A man who loves biopics
If there’s one thing you can say about DiCaprio, it’s that he loves biopics. He’s now portrayed such well-known figures as Howard Hughes, Jim Carroll, Arthur Rimbaud and Tobias Wolff, as well as con-artist Frank Abagnale Jr. His upcoming projects include a biography of Alexander the Great — though after seeing Colin Farrell hamming it up in “Alexander,” I can only hope he’s rethinking that choice — and “The Good Shepard” which tells the life story of one of the founders of the CIA, James Wilson.

It’s easy to see what would appeal to an actor about playing a historical figure. DiCaprio recently told Vanity Fair that he is an actor who loves to do research and that he’s fascinated by history (and even “Titanic” is vaguely “historical”). Roles based on real people might seem weightier to the actor. It’s as if those parts let him dig deeper to create a fuller character. When you look at a great biopic, like “Raging Bull,” it’s hard to argue that a biopic can't be a truly satisfying film. But the “Raging Bulls” are rare commodities. More likely, the script is going to stumble into one of the many biopic potholes.

Columnist Alfredo Azula discussed the problem with biopics in length in an earlier article, but I will add this: For me, the problem with a movie like “The Basketball Diaries,” is that it reduces the lead character to one aspect of his personality — in this case, a drug addiction. That’s how the script reads and that’s how DiCaprio plays him. And frankly, it’s just not that interesting.

Similarly, “Total Eclipse” is only interested in the poet Rimbaud as an absinthe-swilling loon. But where are the writers in those stories? The script doesn’t demand that DiCaprio play either of these roles as people who have to function in the world — and yet they’re writers, so obviously they did. What’s great about “The Aviator” is that it forces DiCaprio into the difficult position of having to portray Hughes as both eccentric and functional. He can’t simply indulge in the man’s quirks and oddities. After all, Hughes is still running his company and still has to attend those Senate hearings. This combination of the eccentric and the functional is the very thing that makes DiCaprio’s performance work.

Since DiCaprio obviously likes biopics, my advice is to either make sure he does them of less famous people — as he did with “Catch Me If You Can” and “This Boy’s Life” — or to make sure the film doesn’t try to tell the story of the person’s entire life. “The Aviator” only tells a chunk of the Hughes’ story. This stops the audience from simply regarding the film as one man’s descent into madness.
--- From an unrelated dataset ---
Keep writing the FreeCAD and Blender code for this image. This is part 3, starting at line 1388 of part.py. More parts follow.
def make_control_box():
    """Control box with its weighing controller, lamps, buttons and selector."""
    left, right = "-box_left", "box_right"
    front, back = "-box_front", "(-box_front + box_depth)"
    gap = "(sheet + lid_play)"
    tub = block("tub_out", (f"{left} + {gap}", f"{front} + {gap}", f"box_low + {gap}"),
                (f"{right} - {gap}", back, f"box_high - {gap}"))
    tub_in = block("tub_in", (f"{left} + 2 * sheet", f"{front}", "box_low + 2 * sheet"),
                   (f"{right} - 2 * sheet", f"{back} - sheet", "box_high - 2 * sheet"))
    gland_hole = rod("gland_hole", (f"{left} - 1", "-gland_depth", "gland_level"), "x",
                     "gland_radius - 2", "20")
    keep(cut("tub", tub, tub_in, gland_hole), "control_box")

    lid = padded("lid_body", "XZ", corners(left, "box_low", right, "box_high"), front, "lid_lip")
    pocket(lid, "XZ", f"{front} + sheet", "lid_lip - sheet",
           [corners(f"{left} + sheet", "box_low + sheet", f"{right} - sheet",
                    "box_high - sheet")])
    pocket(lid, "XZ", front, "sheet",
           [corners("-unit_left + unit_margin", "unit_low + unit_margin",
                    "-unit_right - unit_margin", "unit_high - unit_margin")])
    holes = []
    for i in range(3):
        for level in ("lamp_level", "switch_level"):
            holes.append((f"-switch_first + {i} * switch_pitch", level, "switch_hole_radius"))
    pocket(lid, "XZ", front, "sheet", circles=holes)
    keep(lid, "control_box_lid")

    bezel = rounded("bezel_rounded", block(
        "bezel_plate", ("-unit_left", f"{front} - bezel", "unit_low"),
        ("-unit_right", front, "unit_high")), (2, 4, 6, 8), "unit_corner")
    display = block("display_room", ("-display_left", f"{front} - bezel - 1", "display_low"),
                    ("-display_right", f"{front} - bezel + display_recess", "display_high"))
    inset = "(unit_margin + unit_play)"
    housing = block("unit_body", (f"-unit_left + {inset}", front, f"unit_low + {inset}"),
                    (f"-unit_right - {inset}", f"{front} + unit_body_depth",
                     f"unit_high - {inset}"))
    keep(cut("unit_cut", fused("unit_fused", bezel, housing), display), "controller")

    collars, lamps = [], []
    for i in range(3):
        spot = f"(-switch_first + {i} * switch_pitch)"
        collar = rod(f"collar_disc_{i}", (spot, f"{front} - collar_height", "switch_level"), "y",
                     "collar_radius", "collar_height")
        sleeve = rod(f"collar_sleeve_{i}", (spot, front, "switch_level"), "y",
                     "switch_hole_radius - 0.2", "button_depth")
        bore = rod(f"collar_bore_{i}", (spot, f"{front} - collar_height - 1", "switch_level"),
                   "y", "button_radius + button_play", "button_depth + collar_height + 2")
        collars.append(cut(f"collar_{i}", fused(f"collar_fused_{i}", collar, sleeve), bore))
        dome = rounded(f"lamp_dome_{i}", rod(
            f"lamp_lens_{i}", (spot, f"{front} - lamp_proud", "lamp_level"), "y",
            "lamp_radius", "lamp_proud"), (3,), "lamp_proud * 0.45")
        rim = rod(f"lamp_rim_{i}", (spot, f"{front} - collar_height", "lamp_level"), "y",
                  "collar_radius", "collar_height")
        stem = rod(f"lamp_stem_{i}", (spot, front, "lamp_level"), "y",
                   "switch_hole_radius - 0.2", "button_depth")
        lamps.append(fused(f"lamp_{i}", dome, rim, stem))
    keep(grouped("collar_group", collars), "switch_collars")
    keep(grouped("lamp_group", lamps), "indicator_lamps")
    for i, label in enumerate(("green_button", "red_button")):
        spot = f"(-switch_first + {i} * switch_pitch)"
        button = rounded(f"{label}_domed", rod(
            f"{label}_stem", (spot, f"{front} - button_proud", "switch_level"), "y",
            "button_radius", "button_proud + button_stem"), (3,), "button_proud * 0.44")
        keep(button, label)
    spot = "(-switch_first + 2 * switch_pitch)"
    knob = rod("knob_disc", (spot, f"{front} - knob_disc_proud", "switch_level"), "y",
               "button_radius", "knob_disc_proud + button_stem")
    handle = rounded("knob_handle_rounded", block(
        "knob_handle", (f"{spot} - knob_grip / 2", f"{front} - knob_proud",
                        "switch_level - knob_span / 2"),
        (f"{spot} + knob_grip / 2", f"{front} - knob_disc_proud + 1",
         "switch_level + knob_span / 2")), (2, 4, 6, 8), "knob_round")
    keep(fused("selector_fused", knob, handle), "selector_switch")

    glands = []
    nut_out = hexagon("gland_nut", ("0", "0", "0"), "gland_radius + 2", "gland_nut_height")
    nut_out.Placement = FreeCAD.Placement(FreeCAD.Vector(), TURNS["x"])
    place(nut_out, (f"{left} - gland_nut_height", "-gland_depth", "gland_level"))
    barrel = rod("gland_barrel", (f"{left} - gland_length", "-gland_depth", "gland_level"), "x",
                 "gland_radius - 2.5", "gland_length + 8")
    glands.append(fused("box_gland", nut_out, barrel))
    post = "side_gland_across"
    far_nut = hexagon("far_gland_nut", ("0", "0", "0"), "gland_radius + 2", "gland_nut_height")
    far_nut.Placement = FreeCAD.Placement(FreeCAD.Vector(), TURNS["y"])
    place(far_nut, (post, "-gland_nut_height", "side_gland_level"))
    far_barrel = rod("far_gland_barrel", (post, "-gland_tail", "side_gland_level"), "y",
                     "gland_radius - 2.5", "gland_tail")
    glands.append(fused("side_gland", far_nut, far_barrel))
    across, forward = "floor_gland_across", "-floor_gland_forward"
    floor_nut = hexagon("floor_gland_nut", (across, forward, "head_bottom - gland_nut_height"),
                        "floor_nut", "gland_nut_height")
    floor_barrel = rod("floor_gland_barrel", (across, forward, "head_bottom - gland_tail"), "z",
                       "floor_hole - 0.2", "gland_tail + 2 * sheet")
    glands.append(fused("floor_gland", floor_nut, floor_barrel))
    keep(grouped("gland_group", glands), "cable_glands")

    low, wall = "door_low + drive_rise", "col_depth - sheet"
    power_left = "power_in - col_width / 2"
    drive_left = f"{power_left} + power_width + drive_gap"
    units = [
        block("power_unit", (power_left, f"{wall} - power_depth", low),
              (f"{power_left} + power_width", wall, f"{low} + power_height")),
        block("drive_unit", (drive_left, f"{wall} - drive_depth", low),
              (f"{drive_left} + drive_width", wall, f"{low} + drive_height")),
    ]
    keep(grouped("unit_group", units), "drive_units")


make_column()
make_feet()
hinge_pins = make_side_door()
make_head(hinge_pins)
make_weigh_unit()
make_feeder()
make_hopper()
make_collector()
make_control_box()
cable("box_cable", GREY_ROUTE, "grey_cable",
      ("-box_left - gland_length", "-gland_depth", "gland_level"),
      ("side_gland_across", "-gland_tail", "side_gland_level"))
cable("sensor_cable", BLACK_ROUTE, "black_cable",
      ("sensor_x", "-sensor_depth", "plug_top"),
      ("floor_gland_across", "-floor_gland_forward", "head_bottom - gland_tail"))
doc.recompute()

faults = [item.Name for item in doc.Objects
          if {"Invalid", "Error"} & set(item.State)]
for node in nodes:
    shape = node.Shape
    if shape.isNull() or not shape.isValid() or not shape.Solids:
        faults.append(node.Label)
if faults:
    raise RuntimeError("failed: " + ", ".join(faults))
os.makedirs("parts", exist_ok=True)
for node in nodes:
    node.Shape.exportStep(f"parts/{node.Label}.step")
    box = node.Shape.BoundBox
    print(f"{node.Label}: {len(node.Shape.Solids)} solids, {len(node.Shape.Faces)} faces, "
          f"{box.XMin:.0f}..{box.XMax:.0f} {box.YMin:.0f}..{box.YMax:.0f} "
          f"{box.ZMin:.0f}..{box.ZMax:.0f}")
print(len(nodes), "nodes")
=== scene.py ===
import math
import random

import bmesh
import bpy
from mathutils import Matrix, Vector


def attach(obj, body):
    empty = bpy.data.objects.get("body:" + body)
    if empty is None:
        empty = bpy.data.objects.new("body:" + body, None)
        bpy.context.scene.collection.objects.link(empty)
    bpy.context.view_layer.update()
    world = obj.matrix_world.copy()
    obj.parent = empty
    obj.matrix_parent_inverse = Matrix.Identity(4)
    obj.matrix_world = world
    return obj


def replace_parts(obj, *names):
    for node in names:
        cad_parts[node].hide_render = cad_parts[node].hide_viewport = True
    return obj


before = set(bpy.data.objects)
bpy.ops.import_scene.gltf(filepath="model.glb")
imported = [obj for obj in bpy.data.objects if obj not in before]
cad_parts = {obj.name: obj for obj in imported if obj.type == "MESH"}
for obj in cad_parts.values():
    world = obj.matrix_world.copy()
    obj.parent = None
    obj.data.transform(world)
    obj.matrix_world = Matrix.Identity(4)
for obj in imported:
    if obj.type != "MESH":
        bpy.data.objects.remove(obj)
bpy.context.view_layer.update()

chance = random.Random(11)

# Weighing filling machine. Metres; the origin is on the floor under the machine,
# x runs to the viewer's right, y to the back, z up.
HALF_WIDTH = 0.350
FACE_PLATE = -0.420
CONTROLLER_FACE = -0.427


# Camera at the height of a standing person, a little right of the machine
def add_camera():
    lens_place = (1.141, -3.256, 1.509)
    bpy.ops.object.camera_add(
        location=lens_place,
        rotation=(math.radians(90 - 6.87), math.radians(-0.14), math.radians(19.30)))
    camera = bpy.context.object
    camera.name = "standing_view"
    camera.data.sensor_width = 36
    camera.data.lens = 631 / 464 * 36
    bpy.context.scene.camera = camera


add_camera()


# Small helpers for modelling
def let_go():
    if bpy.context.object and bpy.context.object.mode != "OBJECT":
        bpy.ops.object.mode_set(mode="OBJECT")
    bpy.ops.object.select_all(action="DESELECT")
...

Still, I would also make a plea that DiCaprio consider the fictional. At least once in a while.

Don’t be De Niro
Despite Scorsese’s direction and a wickedly fun performance from Daniel Day-Lewis, “Gangs of New York” was a thumping bore. A large part of the problem is that DiCaprio buried his on-screen charm. This doesn’t mean that his character should have been “likeable.” Day-Lewis was exuding charm in the same film and yet there was nothing likeable about his character. The movie has other flaws, but watching it again, I wondered why the lively DiCaprio — who even managed to make the cliché-ridden script of “Titanic” somehow work to his advantage — played the role like such a cold fish.

These days, every serious young actor wants to be thought of as a De Niro type. (Meanwhile, of course, De Niro himself is making films like “Meet the Fockers” and voicing a shark in “Shark’s Tale.”) On a recent episode of “Oprah,” DiCaprio named De Niro as his favorite actor, which is great, but in “Gangs” it almost felt like the DiCaprio was trying to play him. De Niro does brooding and menacing almost better than anyone — and it’s fun to watch him do it. But for the boyishly disarming DiCaprio, it just doesn’t work. Not even with the extra facial hair.
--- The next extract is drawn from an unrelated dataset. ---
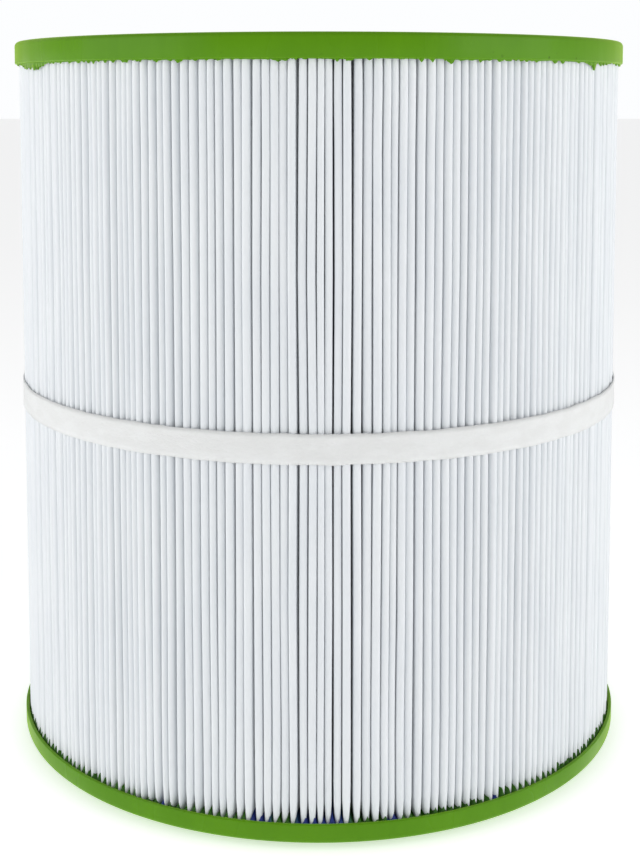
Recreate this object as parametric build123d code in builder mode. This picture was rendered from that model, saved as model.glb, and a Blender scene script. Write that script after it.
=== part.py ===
"""Pleated filter cartridge with two cast end caps, open at both ends.

Millimetres, +Z up. The axis of the cartridge is Z, and the origin is the centre of the face that the
cartridge stands on, which is the sealing lip of the bottom cap. The seam of the media faces +Y.
"""

import math
import os

from build123d import *

# ---- Driving sizes -------------------------------------------------------------------------------

# Overall
cap_diameter = 227.0  # outside of both end caps, the widest part
body_length = 255.6  # between the outer faces of the two caps, without the sealing lips

# End caps
bottom_rim_height = 6.5
top_rim_height = 8.0
rim_wall = 1.2
cap_floor = 2.5
bore_diameter = 101.6  # the open end that seats on the housing's port
collar_wall = 1.8  # round the bore, inside the core
lip_width = 8.2
lip_height = 2.0
face_relief_depth = 0.6
face_relief_margin = 6.0  # flat left beside the lip and beside the outer edge
outer_edge_radius = 1.6
lip_edge_radius = 1.4
bore_edge_radius = 0.8
rim_edge_radius = 0.4

# Potting compound in the channel of each cap
potting_recess = 1.0  # below the edge of the rim

# Core, in two sections
core_wall = 2.6
core_rib_height = 1.4
core_rib_width = 1.8
core_rows = 7  # rows of windows in each section
core_window_pairs = 10  # windows opposite each other in a row
core_window_width = 10.0
core_window_height = 10.8
core_end_band = 10.0  # plain wall at each end of a section
spigot_length = 6.0
spigot_wall = 1.2

# Pleated media
pleat_count = 246
sheet_thickness = 0.45
outer_fold_hollow = 0.575  # radius of the hollow side of a fold
inner_fold_hollow = 0.025
media_foot = 0.5  # from the floor of a cap's channel to the edge of the sheet

# Seam of the media
seam_depth = 26.0
seam_setback = 1.2  # the tip of the fold that is left off where the sheet's two ends meet

# Band round the pleats
band_width = 10.0
band_thickness = 0.55
band_lap = 28.0
band_height = 129.0  # to the middle of the band

# Clearances
core_clearance = 0.2  # core on the collar, spigot in its socket
media_clearance = 0.3  # media to the core's ribs and to the rim
band_clearance = 0.05
seam_clearance = 0.05
potting_clearance = 0.1

# ---- Sizes that follow ---------------------------------------------------------------------------

cap_radius = cap_diameter / 2
bore_radius = bore_diameter / 2
collar_radius = bore_radius + collar_wall
lip_radius = bore_radius + lip_width
channel_radius = cap_radius - rim_wall

overall_length = body_length + 2 * lip_height
bottom_floor_z = lip_height + cap_floor
top_floor_z = overall_length - lip_height - cap_floor
core_joint_z = (bottom_floor_z + top_floor_z) / 2

core_inner_radius = collar_radius + core_clearance
core_outer_radius = core_inner_radius + core_wall
core_rib_radius = core_outer_radius + core_rib_height
spigot_radius = core_inner_radius + spigot_wall

media_inner_radius = core_rib_radius + media_clearance
media_outer_radius = channel_radius - media_clearance
media_bottom_z = bottom_floor_z + media_foot
media_length = top_floor_z - media_foot - media_bottom_z
pleat_angle = 360 / pleat_count
outer_fold_radius = outer_fold_hollow + sheet_thickness / 2  # of the middle of the sheet
inner_fold_radius = inner_fold_hollow + sheet_thickness / 2
outer_fold_centre = media_outer_radius - sheet_thickness / 2 - outer_fold_radius
inner_fold_centre = media_inner_radius + sheet_thickness / 2 + inner_fold_radius

# The sections of revolved pieces are drawn in these two planes, from a cap's lip inwards
from_bottom = Plane.XZ
from_top = Plane(origin=(0, 0, overall_length), x_dir=(1, 0, 0), z_dir=(0, 1, 0))


# ---- End caps ------------------------------------------------------------------------------------


def corner_at(sketch, x, y):
    """The corner of a sketch that lies nearest to this point of the sketch's plane."""
    return sketch.vertices().sort_by_distance((x, y, 0))[0]


def make_cap(section_plane, rim_height):
    """An end cap: a disc with a bore, a sealing lip round the bore, and a channel for the media."""
    rim_z = lip_height + rim_height
    floor_z = lip_height + cap_floor
    relief_z = lip_height + face_relief_depth
    relief_inner = lip_radius + face_relief_margin
    relief_outer = cap_radius - face_relief_margin
    with BuildPart() as cap:
        with BuildSketch(section_plane) as section:
            with BuildLine():
                Polyline(
                    (bore_radius, 0),
                    (lip_radius, 0),
                    (lip_radius, lip_height),
                    (relief_inner, lip_height),
                    (relief_inner + face_relief_depth, relief_z),
                    (relief_outer - face_relief_depth, relief_z),
                    (relief_outer, lip_height),
                    (cap_radius, lip_height),
                    (cap_radius, rim_z),
                    (channel_radius, rim_z),
                    (channel_radius, floor_z),
                    (collar_radius, floor_z),
                    (collar_radius, rim_z),
                    (bore_radius, rim_z),
                    close=True,
                )
            make_face()
            fillet(corner_at(section, cap_radius, lip_height), outer_edge_radius)
            fillet(corner_at(section, cap_radius, rim_z), rim_edge_radius)
            fillet(corner_at(section, channel_radius, rim_z), rim_edge_radius)
            fillet(corner_at(section, lip_radius, 0), lip_edge_radius)
            fillet(corner_at(section, bore_radius, 0), bore_edge_radius)
        revolve(axis=Axis.Z)
    return cap.part


bottom_cap = make_cap(from_bottom, bottom_rim_height)
bottom_cap.label = "bottom_cap"
top_cap = make_cap(from_top, top_rim_height)
top_cap.label = "top_cap"


# ---- Potting compound ----------------------------------------------------------------------------


def make_potting(floor_plane, rim_height):
    """The bed of compound that holds the ends of the pleats in a cap's channel."""
    depth = rim_height - cap_floor - potting_recess
    with BuildPart() as potting:
        with BuildSketch(floor_plane):
            Circle(channel_radius - potting_clearance)
            Circle(core_rib_radius + potting_clearance, mode=Mode.SUBTRACT)
        extrude(amount=depth)
    return potting.part


bottom_potting = make_potting(Plane.XY.offset(bottom_floor_z), bottom_rim_height)
bottom_potting.label = "bottom_potting"
top_potting = make_potting(Plane((0, 0, top_floor_z), z_dir=(0, 0, -1)), top_rim_height)
top_potting.label = "top_potting"


# ---- Core ----------------------------------------------------------------------------------------

section_length = core_joint_z - bottom_floor_z
row_pitch = (section_length - 2 * core_end_band) / core_rows
socket_radius = spigot_radius + core_clearance / 2
socket_top_z = core_joint_z + spigot_length + core_clearance

lower_profile = [
    (core_inner_radius, bottom_floor_z),
    (core_outer_radius, bottom_floor_z),
    (core_outer_radius, core_joint_z),
    (spigot_radius, core_joint_z),
    (spigot_radius, core_joint_z + spigot_length),
    (core_inner_radius, core_joint_z + spigot_length),
]
upper_profile = [
    (socket_radius, core_joint_z),
    (core_outer_radius, core_joint_z),
    (core_outer_radius, top_floor_z),
    (core_inner_radius, top_floor_z),
    (core_inner_radius, socket_top_z),
    (socket_radius, socket_top_z),
]


def make_core_section(profile, first_z):
    """A tube with rings for the inner folds to rest on and rows of windows between the rings."""
    with BuildPart() as core:
        with BuildSketch(from_bottom):
            with BuildLine():
                Polyline(profile, close=True)
            make_face()
        revolve(axis=Axis.Z)
        for row in range(core_rows + 1):
            rib_z = first_z + core_end_band + row * row_pitch
            with BuildSketch(Plane.XY.offset(rib_z - core_rib_width / 2)):
                Circle(core_rib_radius)
                Circle(core_outer_radius - core_wall / 4, mode=Mode.SUBTRACT)
            extrude(amount=core_rib_width)
        for pair in range(core_window_pairs):
            turn = math.radians(pair * 180 / core_window_pairs)
            side = Plane(
                origin=(0, 0, first_z + section_length / 2),
                x_dir=(math.cos(turn), math.sin(turn), 0),
                z_dir=(math.sin(turn), -math.cos(turn), 0),
            )
            with BuildSketch(side):
                with GridLocations(0, row_pitch, 1, core_rows):
                    Rectangle(core_window_width, core_window_height)
            extrude(amount=cap_radius, both=True, mode=Mode.SUBTRACT)
    return core.part


core_lower = make_core_section(lower_profile, bottom_floor_z)
core_lower.label = "core_lower"
core_upper = make_core_section(upper_profile, core_joint_z)
core_upper.label = "core_upper"


# ---- Pleated media -------------------------------------------------------------------------------


def on_circle(radius, angle):
    """A point at this radius and this angle, in degrees."""
    return Vector(radius * math.cos(math.radians(angle)), radius * math.sin(math.radians(angle)))


def flank(inner_centre, inner_radius, outer_centre, outer_radius, side):
    """The ends of the straight flank that runs from an inner fold to an outer fold."""
    along = outer_centre - inner_centre
    across = Vector(-along.Y, along.X) * (side / along.length)
    lean = (inner_radius + outer_radius) / along.length
    normal = along / along.length * lean + across * math.sqrt(1 - lean**2)
    return inner_centre + normal * inner_radius, outer_centre - normal * outer_radius


def make_skin(offset):
    """The closed outline of one face of the sheet, this far outside the middle of the sheet."""
    outer_radius = outer_fold_radius + offset
    inner_radius = inner_fold_radius - offset
    tip = on_circle(outer_fold_centre, 0)
    root_before = on_circle(inner_fold_centre, -pleat_angle / 2)
    root_after = on_circle(inner_fold_centre, pleat_angle / 2)
    rise_start, rise_end = flank(root_before, inner_radius, tip, outer_radius, 1)
    fall_end, fall_start = flank(root_after, inner_radius, tip, outer_radius, -1)
    next_start = rise_start.rotate(Axis.Z, pleat_angle)
    with BuildLine() as pleat:
        Line(rise_start, rise_end)
        ThreePointArc(rise_end, on_circle(outer_fold_centre + outer_radius, 0), fall_start)
        Line(fall_start, fall_end)
        ThreePointArc(fall_end, on_circle(inner_fold_centre - inner_radius, pleat_angle / 2), next_start)
    with BuildLine() as skin:
        with PolarLocations(0, pleat_count):
            add(pleat.line)
    return skin.line


outer_skin = make_skin(sheet_thickness / 2)
inner_skin = make_skin(-sheet_thickness / 2)

# One fold has its axis on +Y, and the sheet's two ends meet there
seam_turn = 90 % pleat_angle

with BuildPart() as pleated_media:
    with BuildSketch(Plane.XY.offset(media_bottom_z).rotated((0, 0, seam_turn))) as sheet_section:
        make_face(outer_skin.edges())
        make_face(inner_skin.edges(), mode=Mode.SUBTRACT)
        with Locations(on_circle(media_outer_radius, 90 - seam_turn)):
            Rectangle(
                2 * seam_setback,
                2 * (outer_fold_radius + sheet_thickness),
                rotation=90 - seam_turn,
                mode=Mode.SUBTRACT,
            )
    extrude(amount=media_length)
pleated_media.part.label = "pleated_media"


# ---- Seam strip ----------------------------------------------------------------------------------


def gap_inside_fold(radius):
    """Half of the gap between the two flanks of one fold, at this distance from the axis."""
    root_spacing = inner_fold_centre * math.sin(math.radians(pleat_angle / 2))
    root_gap = root_spacing - inner_fold_hollow - sheet_thickness
    share = (outer_fold_centre - radius) / (outer_fold_centre - inner_fold_centre)
    return outer_fold_hollow + (root_gap - outer_fold_hollow) * share


seam_outer = media_outer_radius - 2 * seam_setback
seam_inner = seam_outer - seam_depth

with BuildPart() as seam_strip:
    with BuildSketch(Plane.XY.offset(media_bottom_z)):
        with BuildLine():
            Polyline(
                (gap_inside_fold(seam_outer) - seam_clearance, seam_outer),
                (gap_inside_fold(seam_inner) - seam_clearance, seam_inner),
                (seam_clearance - gap_inside_fold(seam_inner), seam_inner),
                (seam_clearance - gap_inside_fold(seam_outer), seam_outer),
                close=True,
            )
        make_face()
    extrude(amount=media_length)
seam_strip.part.label = "seam_strip"


# ---- Band ----------------------------------------------------------------------------------------

band_inner_radius = media_outer_radius + band_clearance
band_outer_radius = band_inner_radius + band_thickness
lap_angle = math.degrees(band_lap / band_outer_radius)

with BuildPart() as wrap_band:
    with BuildSketch(Plane.XY.offset(band_height - band_width / 2)):
        Circle(band_outer_radius)
        Circle(band_inner_radius, mode=Mode.SUBTRACT)
    extrude(amount=band_width)
    with BuildSketch(Plane.XY.offset(band_height - band_width / 2)):
        with BuildLine():
            lap_outside = CenterArc((0, 0), band_outer_radius + band_thickness, 90, lap_angle)
            lap_inside = CenterArc((0, 0), band_inner_radius + band_thickness / 2, 90, lap_angle)
            Line(lap_inside @ 0, lap_outside @ 0)
            Line(lap_inside @ 1, lap_outside @ 1)
        make_face()
    extrude(amount=band_width)
wrap_band.part.label = "wrap_band"


# ---- Files ---------------------------------------------------------------------------------------

os.makedirs("parts", exist_ok=True)
pieces = [
    bottom_cap,
    top_cap,
    bottom_potting,
    top_potting,
    core_lower,
    core_upper,
    pleated_media.part,
    seam_strip.part,
    wrap_band.part,
]
for piece in pieces:
    export_step(piece, f"parts/{piece.label}.step")
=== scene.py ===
import logging
import math
import random
from dataclasses import dataclass
from enum import Enum
from typing import Iterable, Sequence

import bmesh
import bpy
from mathutils import Matrix, Vector, noise

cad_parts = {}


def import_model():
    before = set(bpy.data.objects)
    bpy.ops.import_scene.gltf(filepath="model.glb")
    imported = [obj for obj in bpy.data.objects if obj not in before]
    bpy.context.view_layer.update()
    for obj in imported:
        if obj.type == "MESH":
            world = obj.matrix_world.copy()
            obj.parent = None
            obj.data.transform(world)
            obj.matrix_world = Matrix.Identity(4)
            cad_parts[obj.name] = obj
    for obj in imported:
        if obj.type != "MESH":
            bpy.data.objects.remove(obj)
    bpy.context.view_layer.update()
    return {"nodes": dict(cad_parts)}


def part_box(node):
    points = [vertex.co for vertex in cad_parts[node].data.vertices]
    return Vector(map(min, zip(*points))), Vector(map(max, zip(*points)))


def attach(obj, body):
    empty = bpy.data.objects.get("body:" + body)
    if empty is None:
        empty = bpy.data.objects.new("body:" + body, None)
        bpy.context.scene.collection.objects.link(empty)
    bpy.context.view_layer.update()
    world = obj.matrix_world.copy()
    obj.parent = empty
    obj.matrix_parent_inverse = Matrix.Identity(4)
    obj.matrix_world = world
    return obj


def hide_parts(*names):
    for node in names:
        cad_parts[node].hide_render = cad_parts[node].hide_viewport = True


log = logging.getLogger("filter_cartridge")

MM = 0.001
ROOT = "root"
UP = Vector((0.0, 0.0, 1.0))
PLEATS = 246
SEAM_ANGLE = math.pi / 2
SAME_PLACE = 0.01 * MM


class End(Enum):
    """Which end of the cartridge a piece belongs to."""

    BOTTOM = "bottom"
    TOP = "top"


class Section(Enum):
    """Which of the two sections of the core a piece is."""

    LOWER = "lower"
    UPPER = "upper"


# ---- Mesh helpers --------------------------------------------------------------------


def polar(radius: float, angle: float, z: float = 0.0) -> Vector:
    """A point from its distance to the axis, its angle and its height.

    Args:
        radius: Distance from the Z axis.
        angle: Angle from +X, in radians.
        z: Height.

    Returns:
        The point.
    """
    return Vector((radius * math.cos(angle), radius * math.sin(angle), z))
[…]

Conversely, however, in “The Aviator,” it’s easy to buy DiCaprio as Hughes, because he gets to be charming. Those boyish features work to his advantage. He doesn’t seem like a boy dressing up as a man — as he did in “Gangs” — instead he seems like a man using his boyish attributes to his best advantage. In this case, in order to woo famous actresses. DiCaprio is always going to look younger than he appears (for an actress this would be a blessing); he might as well use that to his advantage and stop trying to bury it. A movie like “Gangs” seems like a direct reaction to “Titanic.” It’s obvious that DiCaprio doesn’t want to be some lightweight leading man. Well, thank goodness, but Johnny Depp (another boyishly handsome actor) has proven that you don’t have to try to turn yourself into De Niro in order to be considered a “real” actor.

A smart actor
There’s no denying DiCaprio has talent. He also has smarts. He’s worked with some of the best directors around: Steven Spielberg, Martin Scorsese, Lasse Hallström, Woody Allen, James Cameron, Baz Luhrmann, Agnieszka Holland, Sam Raimi. And though these collaborations haven’t always produced great films, it’s still nice to see an actor be as choosey as DiCaprio.

He also doesn’t do tons of press — every interview I’ve seen promoting “The Aviator” seems to be almost a carbon copy of the Vanity Fair article, as if DiCaprio decided well in advance just how much of himself he cared to share with the media this time around. You won’t hear him talk about his personal life. It’s a wise move. In these post-Bennifer days, no one wants to find themselves cooked by that kind of spotlight. It’s also admirable that he was able to wait out the post-“Titanic” backlash, doing only a handful of films — and none of the roles he played remotely resembled the carefree Jack Dawson.

It almost seems like the best thing that could happen to this still-getting-better actor is that the Academy ignore his great performance this year. Let him stay out of the spotlight for a bit longer. Let him discover the beauty of a good script — maybe one written by someone like “Eternal Sunshine’s” Charlie Kaufman — that will give him the sense of discovery that seems to ignite his passion as an actor. He may not be Brando, but there’s nothing wrong with simply being Leonardo DiCaprio.